▸ **TASK DIRECTIONS**: Each line from the start of the data below through the one containing "node tree of" must be reproduced exactly.

• • • • •

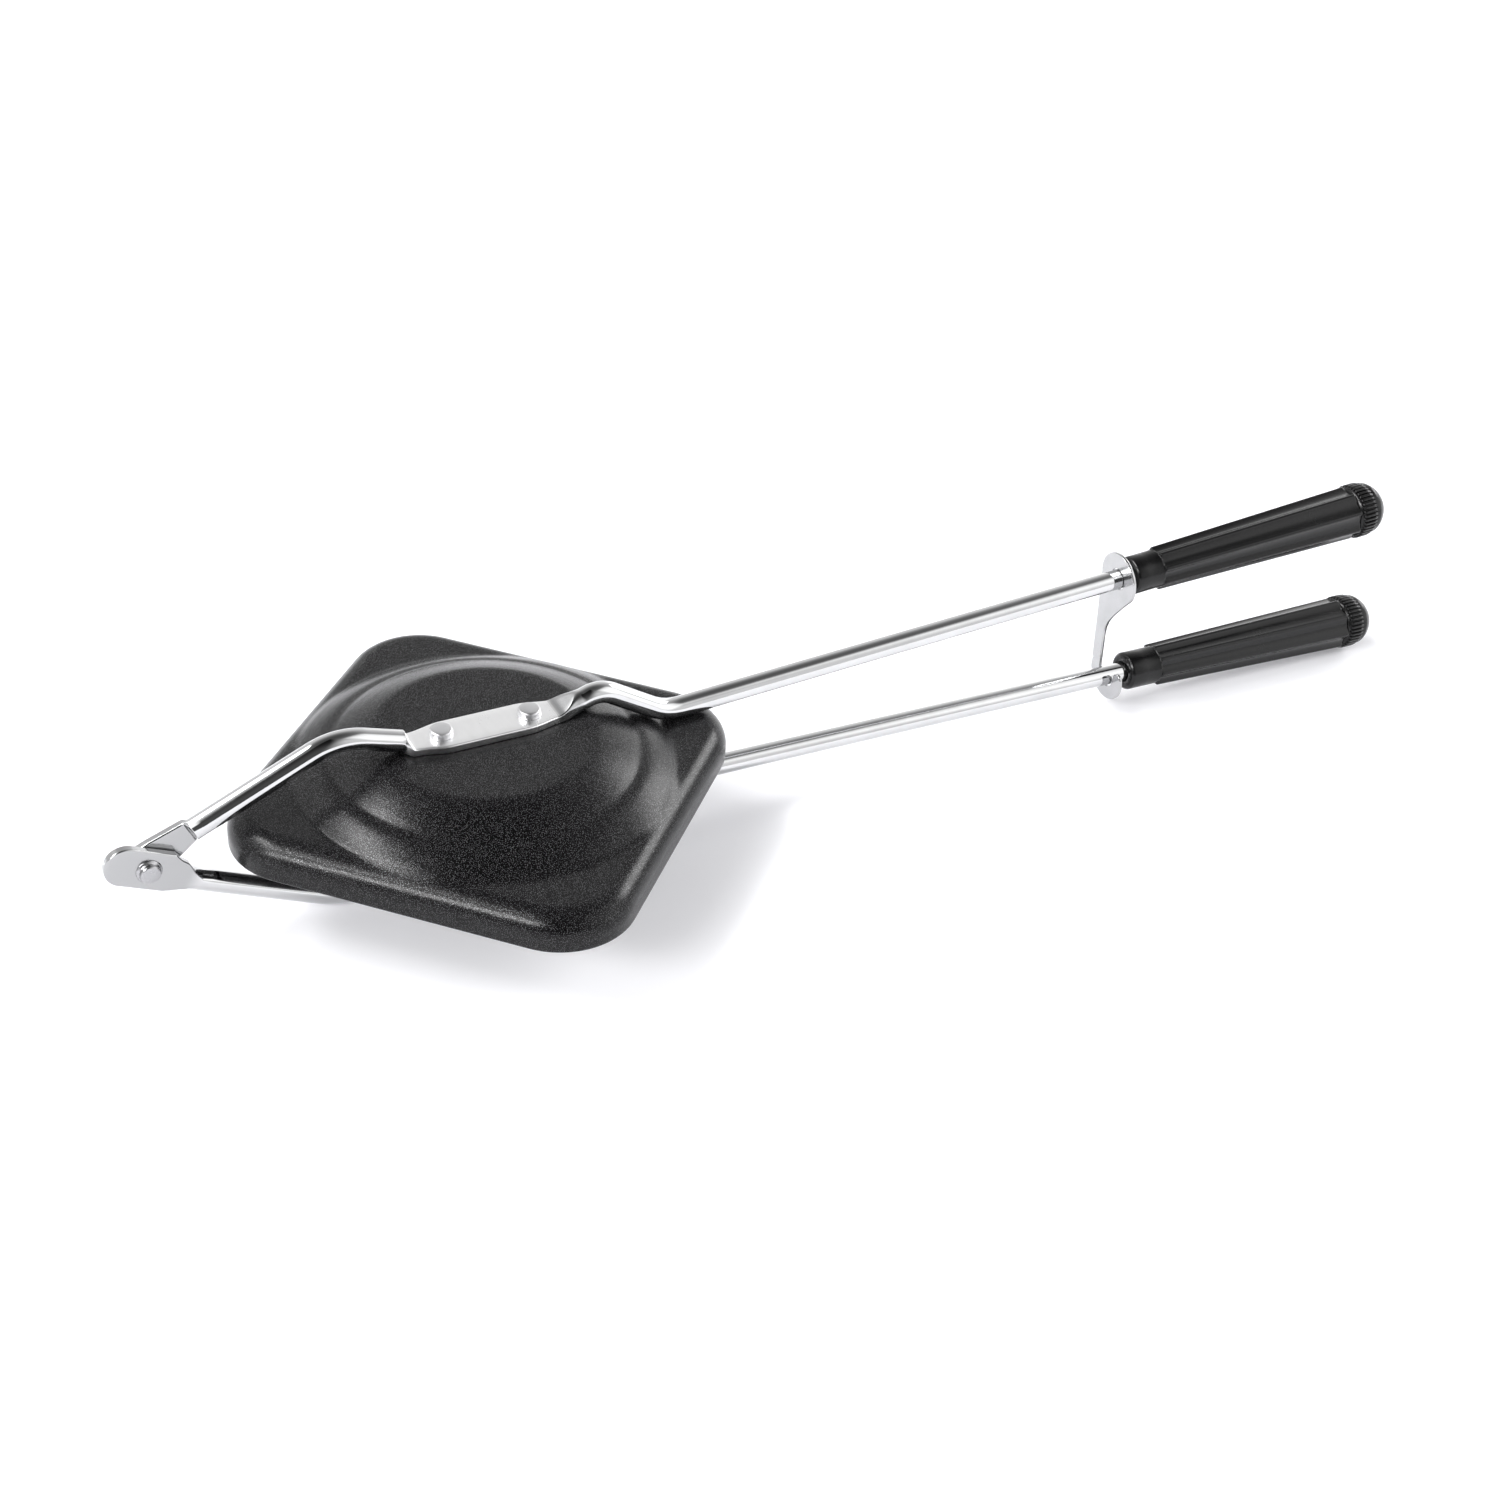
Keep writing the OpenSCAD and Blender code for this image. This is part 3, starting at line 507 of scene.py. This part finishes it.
class Nodes:
    """The node tree of a material or a world, with short ways to add nodes to it."""

    def __init__(self, owner):
        owner.use_nodes = True
        self.owner, self.tree = owner, owner.node_tree

    def put(self, socket, value):
        """Link a socket or set its value; a colour gets an alpha of 1."""
        if isinstance(value, bpy.types.NodeSocket):
            self.tree.links.new(value, socket)
        else:
            socket.default_value = (*value, 1) if socket.type == "RGBA" else value

    def add(self, kind, inputs, **props):
        """A new node with its properties set, then its inputs, which are named or numbered."""
        node = self.tree.nodes.new(kind)
        for key, value in props.items():
            setattr(node, key, value)
        for key, value in inputs.items():
            self.put(node.inputs[key], value)
        return node

    def coords(self, space):
        return self.add("ShaderNodeTexCoord", {}).outputs[space]

    def noise(self, scale, detail, rough, stretch=None):
        place = self.coords("Object")
        if stretch:
            place = self.add("ShaderNodeMapping", {"Vector": place, "Scale": stretch}).outputs["Vector"]
        inputs = {"Vector": place, "Scale": scale, "Detail": detail, "Roughness": rough}
        return self.add("ShaderNodeTexNoise", inputs).outputs["Fac"]

    def spots(self, scale, radius):
        """Round specks, 1 at their middle, and a colour of its own for each."""
        node = self.add("ShaderNodeTexVoronoi", {"Vector": self.coords("Object"), "Scale": scale})
        return self.ramp(node.outputs["Distance"], 0, radius, 1, 0), node.outputs["Color"]

    def ramp(self, value, low, high, at_low, at_high, kind="LINEAR"):
        inputs = dict(enumerate((value, low, high, at_low, at_high)))
        return self.add("ShaderNodeMapRange", inputs, interpolation_type=kind).outputs[0]

    def vary(self, noise, low, high):
        """A value that follows a noise from low to high."""
        return self.ramp(noise, 0.3, 0.7, low, high)

    def math(self, op, *values):
        return self.add("ShaderNodeMath", dict(enumerate(values)), operation=op).outputs[0]

    def vector(self, op, *values, **named):
        return self.add("ShaderNodeVectorMath", {**dict(enumerate(values)), **named}, operation=op).outputs["Vector"]

    def dot(self, v, direction):
        return self.add("ShaderNodeVectorMath", {0: v, 1: direction}, operation="DOT_PRODUCT").outputs["Value"]

    def mix(self, factor, a, b):
        return self.add("ShaderNodeMix", {0: factor, 6: a, 7: b}, data_type="RGBA").outputs[2]

    def bump(self, height, strength, distance):
        inputs = {"Height": height, "Strength": strength, "Distance": distance}
        return self.add("ShaderNodeBump", inputs).outputs["Normal"]

    def surface(self, **sockets):
        """Set the shader's sockets, and return the material."""
        for key, value in sockets.items():
            self.put(self.tree.nodes["Principled BSDF"].inputs[key.replace("_", " ")], value)
        return self.owner


def new_material(name):
    return Nodes(bpy.data.materials.new(name))


def coating():
    """Nonstick coat: near black, with a fine grain and small metallic flecks that lean each their own way."""
    n = new_material("nonstick_coating")
    grain, patch = n.noise(1900, 1, 0.5), n.noise(28, 3, 0.55)
    fleck, tint = n.spots(3300, 0.3)
    base = n.mix(n.vary(patch, 0, 1), (0.003, 0.003, 0.0033), (0.0042, 0.0042, 0.0046))
    off = n.vector("SUBTRACT", tint, (0.5, 0.5, 0.5))
    lean = n.vector("SCALE", off, Scale=n.math("MULTIPLY", fleck, 0.24))
    normal = n.vector("NORMALIZE", n.vector("ADD", n.bump(grain, 1.0, 0.000042), lean))
    return n.surface(Base_Color=n.mix(fleck, base, (0.36, 0.36, 0.37)), Metallic=n.math("MULTIPLY", fleck, 0.8),
                     Roughness=n.math("ADD", n.vary(grain, 0.22, 0.27), n.vary(patch, -0.02, 0.02)),
                     Normal=normal, IOR=1.5, Specular_IOR_Level=0.19)


def chrome():
    """Chrome plate: bright on the round bar; satin on the ears, with a darker base colour painted on as shade; satin on
    the strip, with a pale base colour painted on as highlight.
    """
    n = new_material("chrome_plate")
    mark = n.add("ShaderNodeAttribute", {}, attribute_name="stamp_and_painted_tone").outputs["Fac"]
    haze, scuff = n.noise(60, 4, 0.6), n.noise(420, 3, 0.6, (1, 0.3, 1))
    bright = n.mix(n.vary(haze, 0, 1), (0.54, 0.542, 0.546), (0.6, 0.602, 0.608))
    # Painted shade: the ears are the same chrome, given a darker base colour.
    ear_painted_shade = n.mix(n.ramp(mark, 0, EAR_MARK, 0, 1), bright, (0.405, 0.407, 0.412))
    # Painted highlight: the strip is the same chrome, given a pale base colour.
    strip_painted_highlight = n.mix(n.vary(scuff, 0, 1), (0.89, 0.89, 0.895), (0.93, 0.93, 0.935))
    rough = n.math("MULTIPLY", n.ramp(scuff, 0.3, 0.75, 0.22, 0.26), mark)
    return n.surface(Base_Color=n.mix(n.ramp(mark, EAR_MARK, STRIP_MARK, 0, 1), ear_painted_shade, strip_painted_highlight), Metallic=1.0,
                     Roughness=n.math("ADD", n.ramp(haze, 0.35, 0.7, 0.04, 0.08), rough),
                     Normal=n.bump(haze, 0.06, 0.0006))


def steel(name, low, high, tone, grain_scale, stretch=None):
    """Plain steel of a tone, with its roughness from low to high."""
    n = new_material(name)
    grain, cloud = n.noise(grain_scale, 4, 0.6, stretch), n.noise(90, 3, 0.6)
    return n.surface(Base_Color=n.mix(n.vary(cloud, 0, 1), tone, tuple(min(1.0, c * 1.18) for c in tone)),
                     Metallic=1.0, Roughness=n.math("ADD", n.vary(grain, low, high), n.vary(cloud, -0.04, 0.05)),
                     Normal=n.bump(grain, 0.03, 0.0003))


def bakelite():
    n = new_material("bakelite")
    grain, cloud = n.noise(700, 3, 0.55), n.noise(45, 3, 0.5)
    return n.surface(Base_Color=n.mix(n.vary(cloud, 0, 1), (0.003, 0.003, 0.0032), (0.0042, 0.0042, 0.0044)),
                     Roughness=n.math("ADD", n.vary(grain, 0.2, 0.25), n.vary(cloud, -0.03, 0.04)),
                     Normal=n.bump(grain, 0.18, 0.0002), Specular_IOR_Level=0.3)


def brass():
    n = new_material("turned_brass")
    lines = n.noise(1200, 2, 0.5, (3, 0.2, 0.2))
    return n.surface(Base_Color=n.mix(n.vary(lines, 0, 1), (0.5, 0.36, 0.13), (0.62, 0.46, 0.19)), Metallic=1.0,
                     Roughness=n.vary(lines, 0.22, 0.34))


coat, plated, moulded, turned_brass = coating(), chrome(), bakelite(), brass()
rivet_steel = steel("rivet_steel", 0.3, 0.38, (0.55, 0.55, 0.56), 700)
pin_steel = steel("pin_steel", 0.22, 0.3, (0.36, 0.36, 0.37), 700)
hook_steel = steel("hook_steel", 0.16, 0.24, (0.41, 0.412, 0.418), 500, (0.3, 1.0, 0.2))

# ---- Pieces ----

plate("top_plate", PLATE_SIDE, CORNER_R, -SKIRT_DROP, "upper_half", "upper_plate", False, coat)
plate("bottom_plate", PLATE_SIDE - 2 * NEST, CORNER_R - NEST, -SKIRT_RISE, "lower_half", "lower_plate", True, coat)
rod("top_rod", UPPER, "upper_half", "upper_rod", False, plated)
rod("bottom_rod", LOWER, "lower_half", "lower_rod", True, plated)
grip("top_grip", UPPER, "upper_half", "upper_grip", False, moulded)
grip("bottom_grip", LOWER, "lower_half", "lower_grip", True, moulded)
cap("top_cap", UPPER, "upper_half", "upper_end_cap", False, moulded)
cap("bottom_cap", LOWER, "lower_half", "lower_end_cap", True, moulded)
hook(hook_steel)
for name, body, node, up in (("top_rivets", "upper_half", "upper_plate_rivets", 1),
                             ("bottom_rivets", "lower_half", "lower_plate_rivets", -1)):
    seats = [((x, 0, up * (DISC_Z + FLAT_T)), (0, 0, up), (x, 0, up * (DISC_Z - SHEET_T))) for x in (-RIVET_X, RIVET_X)]
    turned(name, BUTTON, TAIL, seats, body, node, rivet_steel)
turned("hinge_pin", PIN_HEAD, PEEN, [((PIN[0], PIN_HEAD_Y, 0), (0, -1, 0), (PIN[0], PIN_TAIL_Y, 0))],
       "lower_half", "hinge_rivet", pin_steel)

# The solids wear the same materials, also those that a piece replaces.
for material, nodes in (
        (coat, ("upper_plate", "lower_plate")),
        (plated, ("upper_rod", "lower_rod")),
        (moulded, ("upper_grip", "lower_grip", "upper_end_cap", "lower_end_cap")),
        (rivet_steel, ("upper_plate_rivets", "lower_plate_rivets", "hinge_rivet", "hinge_washer", "upper_washer",
                       "lower_washer")),
        (hook_steel, ("latch_hook",)),
        (turned_brass, ("upper_cap_insert", "lower_cap_insert"))):
    for node in nodes:
        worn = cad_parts[node].data.materials
        worn.clear()
        worn.append(material)

# ---- Camera ----

yaw, dip, roll = (math.radians(a) for a in (YAW, DIP, ROLL))
ahead = Vector((math.sin(yaw) * math.cos(dip), math.cos(yaw) * math.cos(dip), -math.sin(dip)))
level_right = Vector((math.cos(yaw), -math.sin(yaw), 0))
level_up = level_right.cross(ahead)
right = math.cos(roll) * level_right + math.sin(roll) * level_up
up = math.cos(roll) * level_up - math.sin(roll) * level_right
lens = bpy.data.cameras.new("camera")
lens.sensor_width, lens.sensor_fit = 36, "HORIZONTAL"
lens.lens = FOCAL_PX / FRAME_PX * lens.sensor_width
lens.shift_x, lens.shift_y = (s / FRAME_PX for s in SHIFT_PX)
lens.clip_start, lens.clip_end = 0.01, 50
camera = bpy.data.objects.new("camera", lens)
placed = Matrix((right, up, -ahead)).transposed().to_4x4()
placed.translation = (Vector(CAMERA_AT) + Vector((SHIFT, 0, LIFT))) / 1000
camera.matrix_world = placed
bpy.context.scene.collection.objects.link(camera)
bpy.context.scene.camera = camera

# ---- Stage and light ----


def white_floor():
    """A matt floor that keeps the shadow and shows nearly white to camera, glossy and transmission rays."""
    half = FLOOR_SIZE / 2
    me = bpy.data.meshes.new("floor")
    me.from_pydata([(-half, -half, 0), (half, -half, 0), (half, half, 0), (-half, half, 0)], [], [(0, 1, 2, 3)])
    ob = bpy.data.objects.new("floor", me)
    bpy.context.scene.collection.objects.link(ob)
    ob.location = (0, 0, FLOOR_Z)
    n = new_material("floor")
    me.materials.append(n.surface(Base_Color=FLOOR_COLOUR, Roughness=0.9, Specular_IOR_Level=0.0))
    rays = n.add("ShaderNodeLightPath", {}).outputs
    shows = rays["Is Camera Ray"]
    for ray in ("Is Glossy Ray", "Is Transmission Ray"):
        shows = n.math("MAXIMUM", shows, rays[ray])
    glow = n.add("ShaderNodeEmission", {"Color": GLOW_COLOUR, "Strength": n.math("MULTIPLY", shows, GLOW)})
    both = n.add("ShaderNodeAddShader", {0: n.tree.nodes["Principled BSDF"].outputs[0], 1: glow.outputs[0]})
    n.put(n.tree.nodes["Material Output"].inputs["Surface"], both.outputs[0])


def toward(azimuth, elevation):
    a, e = math.radians(azimuth), math.radians(elevation)
    return Vector((math.cos(a) * math.cos(e), math.sin(a) * math.cos(e), math.sin(e)))


def panel(n, view, azimuth, elevation, half_w, half_h, soft, radiance):
    """A soft-edged panel of light in the studio; its sizes are in degrees."""
    c = toward(azimuth, elevation)
    u = Vector((0, 0, 1)).cross(c).normalized()
    depth = n.math("MAXIMUM", n.dot(view, c), 0.05)
    lit = radiance
    for axis, half in ((u, half_w), (c.cross(u), half_h)):
        off = n.math("ABSOLUTE", n.math("DIVIDE", n.dot(view, axis), depth))
        inside, outside = (math.tan(math.radians(half + s * soft / 2)) for s in (-1, 1))
        lit = n.math("MULTIPLY", n.ramp(off, inside, outside, 1, 0, "SMOOTHSTEP"), lit)
    return lit


def studio():
    """A room bright at the horizon and dim overhead and behind the camera, with the soft panels."""
    world = bpy.data.worlds.new("studio")
    bpy.context.scene.world = world
    n = Nodes(world)
    view = n.coords("Generated")
    room = n.math("ADD", n.ramp(n.dot(view, (0, 0, 1)), 0.4, 1.05, 0.92, 0.0, "SMOOTHSTEP"), 0.08)
    level = n.vector("NORMALIZE", n.vector("MULTIPLY", view, (1, 1, 0)))
    behind = n.dot(level, toward(BEHIND_CAMERA, 0))
    light = n.math("MULTIPLY", room, n.ramp(behind, 0.70, 0.93, 1, 0.1, "SMOOTHSTEP"))
    for row in PANELS:
        light = n.math("ADD", light, panel(n, view, *row))
    background = n.tree.nodes["Background"]
    n.put(background.inputs["Color"], (1, 1, 1))
    n.put(background.inputs["Strength"], light)


white_floor()
studio()
bpy.context.scene.view_settings.view_transform = "Standard"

• • • • •

▸ **TASK ANSWER**:
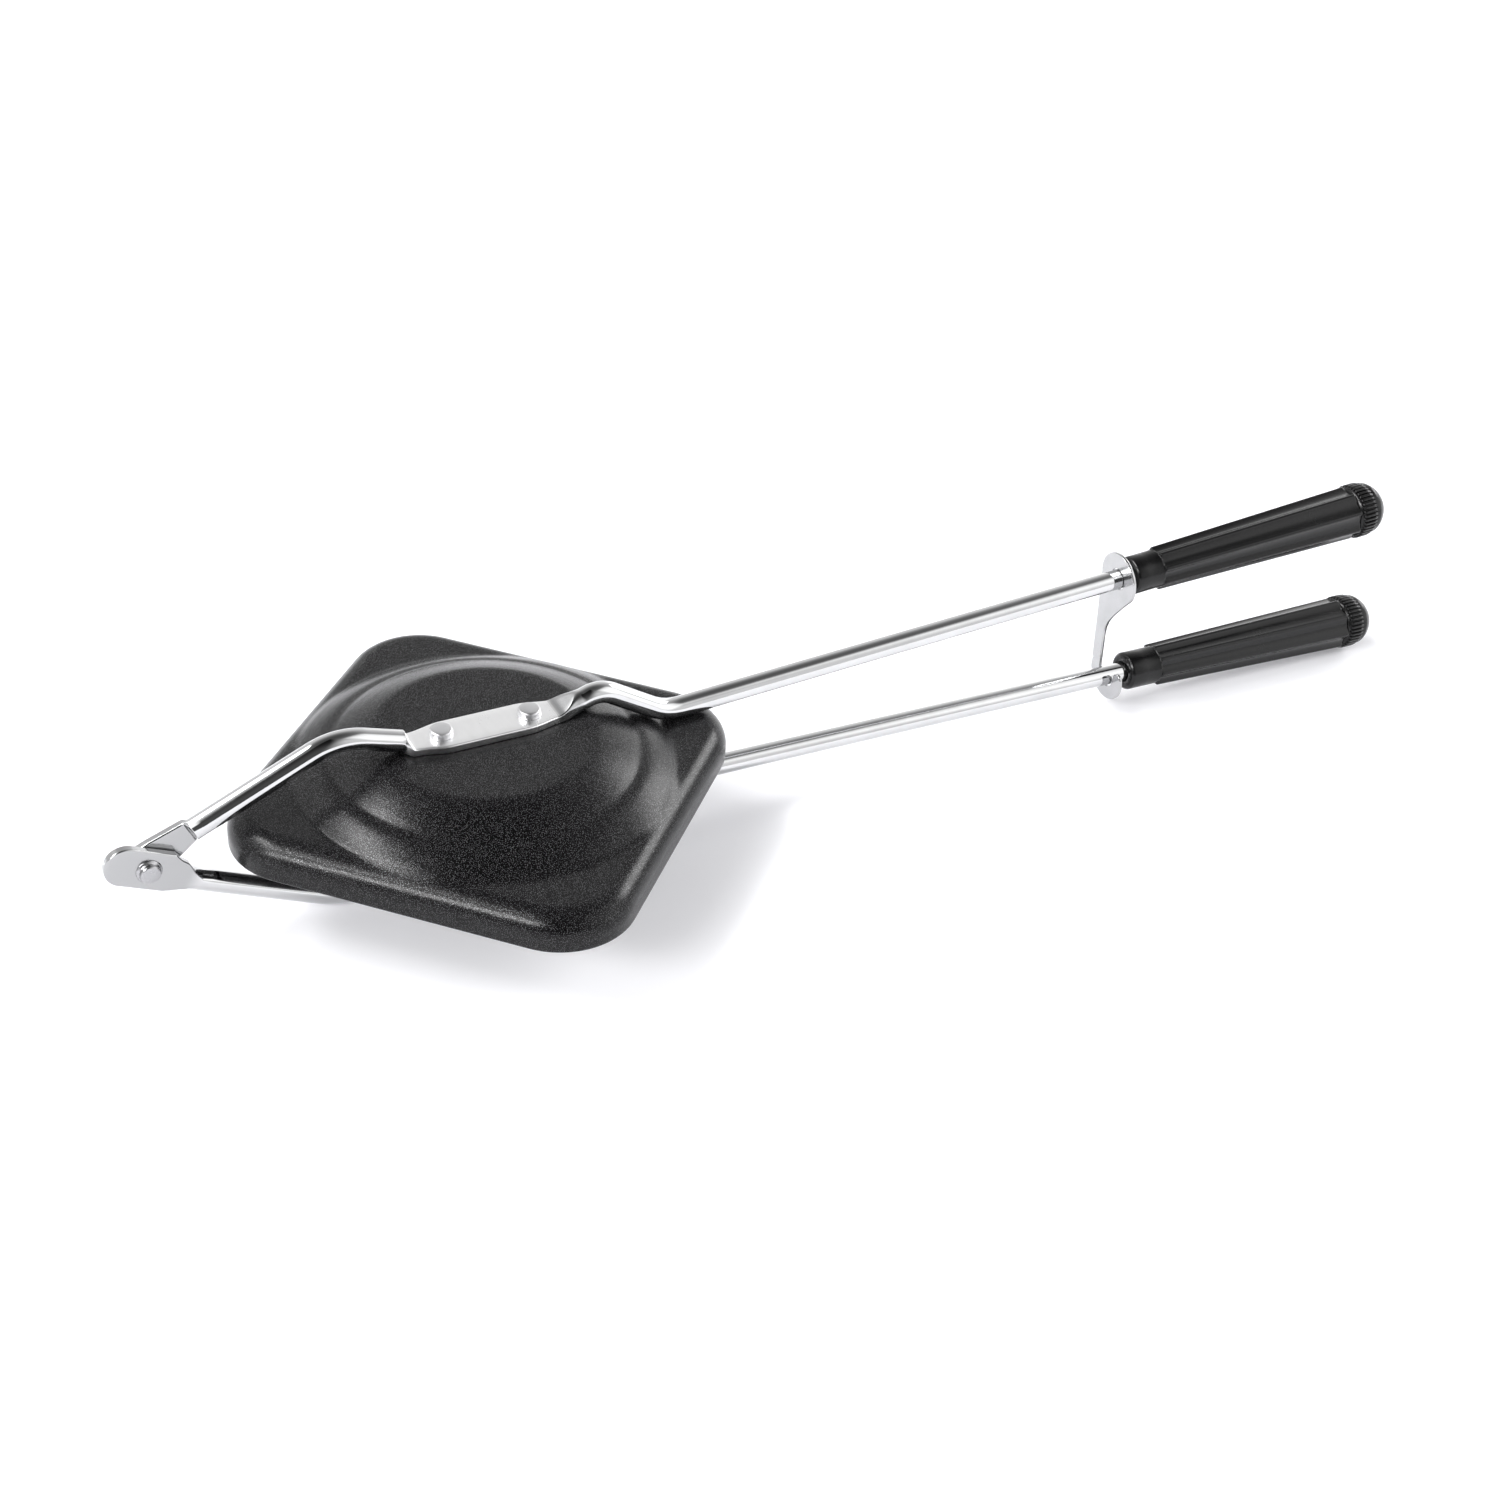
Keep writing the OpenSCAD and Blender code for this image. This is part 3, starting at line 507 of scene.py. This part finishes it.
class Nodes:
    """The node tree of a material or a world, with short ways to add nodes to it."""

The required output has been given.